:: DATASET ROWS ::

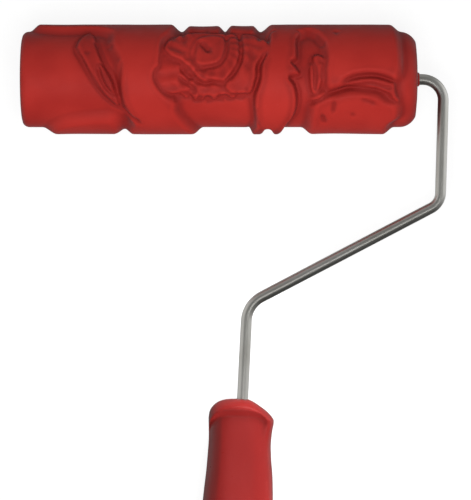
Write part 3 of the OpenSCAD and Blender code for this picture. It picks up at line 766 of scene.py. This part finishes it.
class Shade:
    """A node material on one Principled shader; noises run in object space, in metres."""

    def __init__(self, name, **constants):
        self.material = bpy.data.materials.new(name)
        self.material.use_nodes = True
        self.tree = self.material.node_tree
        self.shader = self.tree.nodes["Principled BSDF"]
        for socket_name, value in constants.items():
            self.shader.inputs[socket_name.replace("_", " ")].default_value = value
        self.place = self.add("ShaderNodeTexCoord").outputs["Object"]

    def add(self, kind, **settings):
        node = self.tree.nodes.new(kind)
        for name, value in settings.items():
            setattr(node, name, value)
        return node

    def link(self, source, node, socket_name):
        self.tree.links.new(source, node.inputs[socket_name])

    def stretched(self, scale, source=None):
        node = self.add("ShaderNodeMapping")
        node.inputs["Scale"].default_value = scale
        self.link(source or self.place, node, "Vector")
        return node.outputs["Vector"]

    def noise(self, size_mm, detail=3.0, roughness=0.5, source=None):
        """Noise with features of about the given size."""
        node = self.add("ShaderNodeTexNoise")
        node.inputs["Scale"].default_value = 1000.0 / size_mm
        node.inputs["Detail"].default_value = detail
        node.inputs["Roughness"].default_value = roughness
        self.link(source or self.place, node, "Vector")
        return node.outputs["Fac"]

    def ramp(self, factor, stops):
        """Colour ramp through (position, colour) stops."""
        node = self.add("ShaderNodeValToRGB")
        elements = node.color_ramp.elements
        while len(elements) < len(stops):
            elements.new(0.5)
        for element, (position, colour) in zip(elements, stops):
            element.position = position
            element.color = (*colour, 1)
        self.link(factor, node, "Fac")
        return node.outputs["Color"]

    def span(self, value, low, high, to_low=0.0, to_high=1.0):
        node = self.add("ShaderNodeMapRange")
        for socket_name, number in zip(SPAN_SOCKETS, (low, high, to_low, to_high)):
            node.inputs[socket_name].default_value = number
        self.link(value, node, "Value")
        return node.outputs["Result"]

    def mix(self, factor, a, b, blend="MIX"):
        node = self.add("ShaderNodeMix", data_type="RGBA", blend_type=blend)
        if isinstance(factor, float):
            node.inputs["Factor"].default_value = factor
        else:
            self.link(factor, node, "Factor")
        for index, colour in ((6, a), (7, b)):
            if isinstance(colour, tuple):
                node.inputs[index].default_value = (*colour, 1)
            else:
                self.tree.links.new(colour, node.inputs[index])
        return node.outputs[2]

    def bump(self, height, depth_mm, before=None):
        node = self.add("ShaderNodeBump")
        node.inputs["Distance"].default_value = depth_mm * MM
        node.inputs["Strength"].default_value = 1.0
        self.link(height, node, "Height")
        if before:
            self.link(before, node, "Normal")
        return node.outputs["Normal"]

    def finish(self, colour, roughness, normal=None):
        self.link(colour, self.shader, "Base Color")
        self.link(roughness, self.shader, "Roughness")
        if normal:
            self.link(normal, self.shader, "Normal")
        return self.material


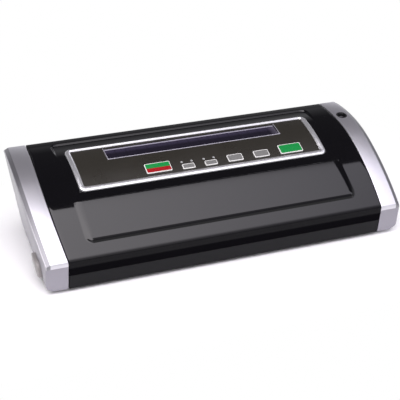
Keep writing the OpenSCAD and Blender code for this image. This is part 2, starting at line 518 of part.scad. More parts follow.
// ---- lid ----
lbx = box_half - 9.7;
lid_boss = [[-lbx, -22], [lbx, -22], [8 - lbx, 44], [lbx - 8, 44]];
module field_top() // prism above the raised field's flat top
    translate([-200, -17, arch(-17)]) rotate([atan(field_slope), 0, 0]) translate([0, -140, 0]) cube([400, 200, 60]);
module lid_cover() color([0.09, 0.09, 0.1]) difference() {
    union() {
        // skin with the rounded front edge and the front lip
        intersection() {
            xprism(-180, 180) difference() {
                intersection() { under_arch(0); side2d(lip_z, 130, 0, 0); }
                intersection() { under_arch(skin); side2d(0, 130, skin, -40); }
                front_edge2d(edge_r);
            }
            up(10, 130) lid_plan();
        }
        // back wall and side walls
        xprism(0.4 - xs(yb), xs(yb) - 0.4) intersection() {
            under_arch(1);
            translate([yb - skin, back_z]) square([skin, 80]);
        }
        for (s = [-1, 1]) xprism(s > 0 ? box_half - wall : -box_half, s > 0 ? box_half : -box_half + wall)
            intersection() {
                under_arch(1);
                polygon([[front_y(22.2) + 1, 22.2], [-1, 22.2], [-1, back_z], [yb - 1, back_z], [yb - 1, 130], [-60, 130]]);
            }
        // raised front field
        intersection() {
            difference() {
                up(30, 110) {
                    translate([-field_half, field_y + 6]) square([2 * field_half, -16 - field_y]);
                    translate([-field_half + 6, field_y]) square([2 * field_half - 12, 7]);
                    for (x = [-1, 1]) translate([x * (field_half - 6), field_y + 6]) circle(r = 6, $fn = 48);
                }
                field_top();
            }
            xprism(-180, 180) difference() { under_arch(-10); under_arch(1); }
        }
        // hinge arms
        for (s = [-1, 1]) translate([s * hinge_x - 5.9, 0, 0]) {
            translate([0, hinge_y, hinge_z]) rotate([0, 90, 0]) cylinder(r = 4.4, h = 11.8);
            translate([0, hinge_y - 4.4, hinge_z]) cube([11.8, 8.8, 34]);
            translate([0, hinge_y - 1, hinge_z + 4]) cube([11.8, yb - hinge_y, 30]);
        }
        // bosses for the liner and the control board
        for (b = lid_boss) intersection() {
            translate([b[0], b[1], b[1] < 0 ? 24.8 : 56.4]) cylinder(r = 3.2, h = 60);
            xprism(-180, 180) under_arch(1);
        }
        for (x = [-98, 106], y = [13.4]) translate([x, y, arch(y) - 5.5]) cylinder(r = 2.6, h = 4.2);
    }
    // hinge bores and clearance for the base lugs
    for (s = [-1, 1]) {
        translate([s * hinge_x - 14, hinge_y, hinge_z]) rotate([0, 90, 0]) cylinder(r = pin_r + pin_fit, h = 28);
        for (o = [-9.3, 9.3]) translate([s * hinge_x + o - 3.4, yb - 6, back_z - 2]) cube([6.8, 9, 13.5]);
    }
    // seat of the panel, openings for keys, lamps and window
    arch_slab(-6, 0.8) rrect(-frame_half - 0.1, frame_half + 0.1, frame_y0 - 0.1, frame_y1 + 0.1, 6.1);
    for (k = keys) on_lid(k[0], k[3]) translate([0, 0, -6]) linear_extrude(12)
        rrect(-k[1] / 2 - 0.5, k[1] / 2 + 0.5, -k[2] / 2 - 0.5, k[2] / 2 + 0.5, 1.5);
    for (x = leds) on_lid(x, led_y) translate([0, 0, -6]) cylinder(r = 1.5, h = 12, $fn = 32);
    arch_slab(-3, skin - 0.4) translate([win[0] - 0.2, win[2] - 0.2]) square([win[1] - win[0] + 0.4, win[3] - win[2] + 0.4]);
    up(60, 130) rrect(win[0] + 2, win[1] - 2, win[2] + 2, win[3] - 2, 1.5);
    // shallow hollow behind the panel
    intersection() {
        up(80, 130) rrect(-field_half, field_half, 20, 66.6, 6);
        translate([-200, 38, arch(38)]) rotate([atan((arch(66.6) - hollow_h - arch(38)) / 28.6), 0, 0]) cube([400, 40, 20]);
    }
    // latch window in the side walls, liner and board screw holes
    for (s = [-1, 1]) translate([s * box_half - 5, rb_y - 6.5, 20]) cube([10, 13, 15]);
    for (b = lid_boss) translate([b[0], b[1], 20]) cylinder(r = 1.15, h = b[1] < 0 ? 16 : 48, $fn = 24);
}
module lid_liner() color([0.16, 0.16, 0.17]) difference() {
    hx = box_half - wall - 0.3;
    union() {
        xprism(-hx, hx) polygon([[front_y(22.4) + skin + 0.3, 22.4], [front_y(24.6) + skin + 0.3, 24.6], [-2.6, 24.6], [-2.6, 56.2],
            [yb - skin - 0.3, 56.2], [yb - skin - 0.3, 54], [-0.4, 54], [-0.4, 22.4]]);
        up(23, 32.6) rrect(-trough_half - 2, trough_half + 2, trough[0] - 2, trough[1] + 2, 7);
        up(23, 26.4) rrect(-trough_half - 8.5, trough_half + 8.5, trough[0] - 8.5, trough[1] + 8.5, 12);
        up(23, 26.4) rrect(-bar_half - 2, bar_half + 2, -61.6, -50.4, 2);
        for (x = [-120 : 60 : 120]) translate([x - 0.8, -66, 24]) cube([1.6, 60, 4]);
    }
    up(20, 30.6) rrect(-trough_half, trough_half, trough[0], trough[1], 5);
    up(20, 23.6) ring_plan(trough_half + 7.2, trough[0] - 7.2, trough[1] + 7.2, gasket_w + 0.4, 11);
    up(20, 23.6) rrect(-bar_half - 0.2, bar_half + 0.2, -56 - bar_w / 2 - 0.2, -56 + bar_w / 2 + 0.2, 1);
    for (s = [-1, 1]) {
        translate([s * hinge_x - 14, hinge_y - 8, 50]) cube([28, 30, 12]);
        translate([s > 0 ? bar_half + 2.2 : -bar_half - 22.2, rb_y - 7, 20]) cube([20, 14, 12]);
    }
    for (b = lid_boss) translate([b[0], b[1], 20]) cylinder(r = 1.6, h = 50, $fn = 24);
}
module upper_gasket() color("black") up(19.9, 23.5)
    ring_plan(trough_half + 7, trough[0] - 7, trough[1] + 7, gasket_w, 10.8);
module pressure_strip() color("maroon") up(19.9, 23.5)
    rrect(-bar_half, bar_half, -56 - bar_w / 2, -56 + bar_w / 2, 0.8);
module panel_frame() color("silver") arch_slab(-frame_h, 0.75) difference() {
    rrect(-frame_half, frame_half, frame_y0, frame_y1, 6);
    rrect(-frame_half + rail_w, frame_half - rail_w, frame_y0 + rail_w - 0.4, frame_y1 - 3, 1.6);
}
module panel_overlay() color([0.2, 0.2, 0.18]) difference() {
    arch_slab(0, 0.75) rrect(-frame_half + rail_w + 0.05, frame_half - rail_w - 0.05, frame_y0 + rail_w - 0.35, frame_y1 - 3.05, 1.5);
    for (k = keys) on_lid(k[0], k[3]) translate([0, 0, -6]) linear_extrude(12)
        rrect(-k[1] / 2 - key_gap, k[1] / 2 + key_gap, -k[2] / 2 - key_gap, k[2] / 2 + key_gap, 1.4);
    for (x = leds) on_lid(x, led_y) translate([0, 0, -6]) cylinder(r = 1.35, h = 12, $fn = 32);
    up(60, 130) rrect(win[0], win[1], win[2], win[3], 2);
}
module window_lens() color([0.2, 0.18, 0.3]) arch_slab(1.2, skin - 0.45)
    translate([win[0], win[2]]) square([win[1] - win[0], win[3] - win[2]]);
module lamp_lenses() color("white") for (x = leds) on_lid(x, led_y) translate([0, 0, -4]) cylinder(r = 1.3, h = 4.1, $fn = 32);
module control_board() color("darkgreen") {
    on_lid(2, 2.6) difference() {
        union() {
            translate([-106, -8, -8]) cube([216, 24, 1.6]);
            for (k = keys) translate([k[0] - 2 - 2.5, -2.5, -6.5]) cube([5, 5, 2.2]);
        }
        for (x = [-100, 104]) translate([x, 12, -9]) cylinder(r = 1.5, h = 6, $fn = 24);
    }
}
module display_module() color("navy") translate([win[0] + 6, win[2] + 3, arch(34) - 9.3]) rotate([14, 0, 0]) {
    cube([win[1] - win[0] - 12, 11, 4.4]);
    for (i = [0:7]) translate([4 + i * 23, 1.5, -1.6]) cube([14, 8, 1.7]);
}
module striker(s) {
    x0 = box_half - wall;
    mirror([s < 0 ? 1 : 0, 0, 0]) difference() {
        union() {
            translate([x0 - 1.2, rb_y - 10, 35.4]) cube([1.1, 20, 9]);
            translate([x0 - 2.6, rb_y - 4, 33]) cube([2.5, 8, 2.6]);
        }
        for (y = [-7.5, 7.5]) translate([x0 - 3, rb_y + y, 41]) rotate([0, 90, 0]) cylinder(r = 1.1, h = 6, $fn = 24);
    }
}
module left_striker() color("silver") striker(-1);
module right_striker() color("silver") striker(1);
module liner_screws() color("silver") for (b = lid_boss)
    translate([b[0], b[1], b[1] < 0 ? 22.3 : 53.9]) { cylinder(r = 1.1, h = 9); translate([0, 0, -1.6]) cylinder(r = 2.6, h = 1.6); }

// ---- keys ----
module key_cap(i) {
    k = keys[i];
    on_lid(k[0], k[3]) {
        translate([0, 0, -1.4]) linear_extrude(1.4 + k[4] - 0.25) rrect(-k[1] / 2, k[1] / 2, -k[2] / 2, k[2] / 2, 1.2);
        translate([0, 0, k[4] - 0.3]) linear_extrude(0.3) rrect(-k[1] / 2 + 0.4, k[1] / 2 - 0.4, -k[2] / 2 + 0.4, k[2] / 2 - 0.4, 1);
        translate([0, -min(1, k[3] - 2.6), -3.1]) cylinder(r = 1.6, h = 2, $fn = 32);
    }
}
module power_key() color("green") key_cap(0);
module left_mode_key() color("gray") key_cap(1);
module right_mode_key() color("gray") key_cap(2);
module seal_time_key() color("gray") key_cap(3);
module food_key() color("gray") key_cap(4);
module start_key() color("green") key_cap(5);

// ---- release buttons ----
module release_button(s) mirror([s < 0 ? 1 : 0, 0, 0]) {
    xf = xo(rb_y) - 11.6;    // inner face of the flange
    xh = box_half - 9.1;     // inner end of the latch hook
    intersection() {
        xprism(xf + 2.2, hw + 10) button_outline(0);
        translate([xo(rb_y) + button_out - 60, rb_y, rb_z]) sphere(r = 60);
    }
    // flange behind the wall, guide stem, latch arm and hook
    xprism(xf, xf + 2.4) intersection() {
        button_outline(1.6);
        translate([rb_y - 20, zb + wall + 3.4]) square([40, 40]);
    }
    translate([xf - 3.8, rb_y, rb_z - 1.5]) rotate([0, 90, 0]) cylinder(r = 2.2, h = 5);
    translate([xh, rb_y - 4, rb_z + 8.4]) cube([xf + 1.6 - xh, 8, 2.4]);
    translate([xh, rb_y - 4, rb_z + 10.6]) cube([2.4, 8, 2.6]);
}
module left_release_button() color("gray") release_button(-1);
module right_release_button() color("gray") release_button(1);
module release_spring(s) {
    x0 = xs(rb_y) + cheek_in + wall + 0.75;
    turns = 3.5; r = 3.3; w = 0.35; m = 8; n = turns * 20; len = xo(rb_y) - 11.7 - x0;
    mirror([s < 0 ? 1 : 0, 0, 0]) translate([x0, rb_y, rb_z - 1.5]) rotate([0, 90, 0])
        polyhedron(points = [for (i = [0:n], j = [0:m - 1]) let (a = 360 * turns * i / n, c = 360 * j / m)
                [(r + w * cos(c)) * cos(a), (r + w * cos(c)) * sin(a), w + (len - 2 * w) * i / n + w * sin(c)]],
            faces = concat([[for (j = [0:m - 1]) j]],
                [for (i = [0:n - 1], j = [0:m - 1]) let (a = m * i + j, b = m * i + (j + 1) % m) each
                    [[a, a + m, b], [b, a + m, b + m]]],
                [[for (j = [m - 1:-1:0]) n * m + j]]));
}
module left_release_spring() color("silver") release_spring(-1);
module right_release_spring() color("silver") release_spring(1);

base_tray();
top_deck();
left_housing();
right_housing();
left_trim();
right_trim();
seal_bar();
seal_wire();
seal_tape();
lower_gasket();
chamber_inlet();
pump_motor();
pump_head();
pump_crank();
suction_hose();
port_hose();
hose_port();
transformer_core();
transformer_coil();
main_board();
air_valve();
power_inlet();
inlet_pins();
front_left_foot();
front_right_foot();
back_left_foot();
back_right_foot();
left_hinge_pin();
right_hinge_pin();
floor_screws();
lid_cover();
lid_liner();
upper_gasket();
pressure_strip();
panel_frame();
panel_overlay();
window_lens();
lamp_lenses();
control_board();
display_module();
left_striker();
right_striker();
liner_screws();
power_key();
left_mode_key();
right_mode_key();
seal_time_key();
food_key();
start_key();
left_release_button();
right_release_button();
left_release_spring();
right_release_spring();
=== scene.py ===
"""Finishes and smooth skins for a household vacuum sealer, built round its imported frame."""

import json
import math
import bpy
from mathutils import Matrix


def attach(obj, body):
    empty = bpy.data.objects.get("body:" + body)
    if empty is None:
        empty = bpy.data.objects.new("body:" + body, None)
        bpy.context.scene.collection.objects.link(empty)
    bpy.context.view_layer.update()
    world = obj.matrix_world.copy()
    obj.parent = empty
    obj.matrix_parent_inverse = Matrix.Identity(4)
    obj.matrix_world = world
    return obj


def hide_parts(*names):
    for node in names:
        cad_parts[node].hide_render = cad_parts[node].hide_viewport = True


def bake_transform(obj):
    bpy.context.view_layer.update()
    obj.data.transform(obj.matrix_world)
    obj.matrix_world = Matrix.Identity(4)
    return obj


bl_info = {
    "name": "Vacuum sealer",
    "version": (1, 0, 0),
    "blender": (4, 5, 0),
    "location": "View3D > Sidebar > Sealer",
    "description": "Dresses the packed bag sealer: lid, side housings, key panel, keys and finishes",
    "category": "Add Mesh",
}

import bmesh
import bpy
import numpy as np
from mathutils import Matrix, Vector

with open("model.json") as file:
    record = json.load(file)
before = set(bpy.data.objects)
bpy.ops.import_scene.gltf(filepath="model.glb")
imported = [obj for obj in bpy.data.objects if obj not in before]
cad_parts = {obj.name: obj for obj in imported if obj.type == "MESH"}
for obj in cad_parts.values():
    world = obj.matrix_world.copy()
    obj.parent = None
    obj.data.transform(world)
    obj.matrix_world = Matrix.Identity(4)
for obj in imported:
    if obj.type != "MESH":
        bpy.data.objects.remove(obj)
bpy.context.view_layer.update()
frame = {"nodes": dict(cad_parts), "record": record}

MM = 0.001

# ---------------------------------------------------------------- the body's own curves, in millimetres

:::

§ **WHAT IS NEEDED**
Reproduce verbatim only the segment of the listing bounded by the line containing "base_tray();" and the line containing "from mathutils import Matrix, Vector", with both boundary lines included.

§ **REPLY TO THE EXERCISE**
base_tray();
top_deck();
left_housing();
right_housing();
left_trim();
right_trim();
seal_bar();
seal_wire();
seal_tape();
lower_gasket();
chamber_inlet();
pump_motor();
pump_head();
pump_crank();
suction_hose();
port_hose();
hose_port();
transformer_core();
transformer_coil();
main_board();
air_valve();
power_inlet();
inlet_pins();
front_left_foot();
front_right_foot();
back_left_foot();
back_right_foot();
left_hinge_pin();
right_hinge_pin();
floor_screws();
lid_cover();
lid_liner();
upper_gasket();
pressure_strip();
panel_frame();
panel_overlay();
window_lens();
lamp_lenses();
control_board();
display_module();
left_striker();
right_striker();
liner_screws();
power_key();
left_mode_key();
right_mode_key();
seal_time_key();
food_key();
start_key();
left_release_button();
right_release_button();
left_release_spring();
right_release_spring();
=== scene.py ===
"""Finishes and smooth skins for a household vacuum sealer, built round its imported frame."""

import json
import math
import bpy
from mathutils import Matrix


def attach(obj, body):
    empty = bpy.data.objects.get("body:" + body)
    if empty is None:
        empty = bpy.data.objects.new("body:" + body, None)
        bpy.context.scene.collection.objects.link(empty)
    bpy.context.view_layer.update()
    world = obj.matrix_world.copy()
    obj.parent = empty
    obj.matrix_parent_inverse = Matrix.Identity(4)
    obj.matrix_world = world
    return obj


def hide_parts(*names):
    for node in names:
        cad_parts[node].hide_render = cad_parts[node].hide_viewport = True


def bake_transform(obj):
    bpy.context.view_layer.update()
    obj.data.transform(obj.matrix_world)
    obj.matrix_world = Matrix.Identity(4)
    return obj


bl_info = {
    "name": "Vacuum sealer",
    "version": (1, 0, 0),
    "blender": (4, 5, 0),
    "location": "View3D > Sidebar > Sealer",
    "description": "Dresses the packed bag sealer: lid, side housings, key panel, keys and finishes",
    "category": "Add Mesh",
}

import bmesh
import bpy
import numpy as np
from mathutils import Matrix, Vector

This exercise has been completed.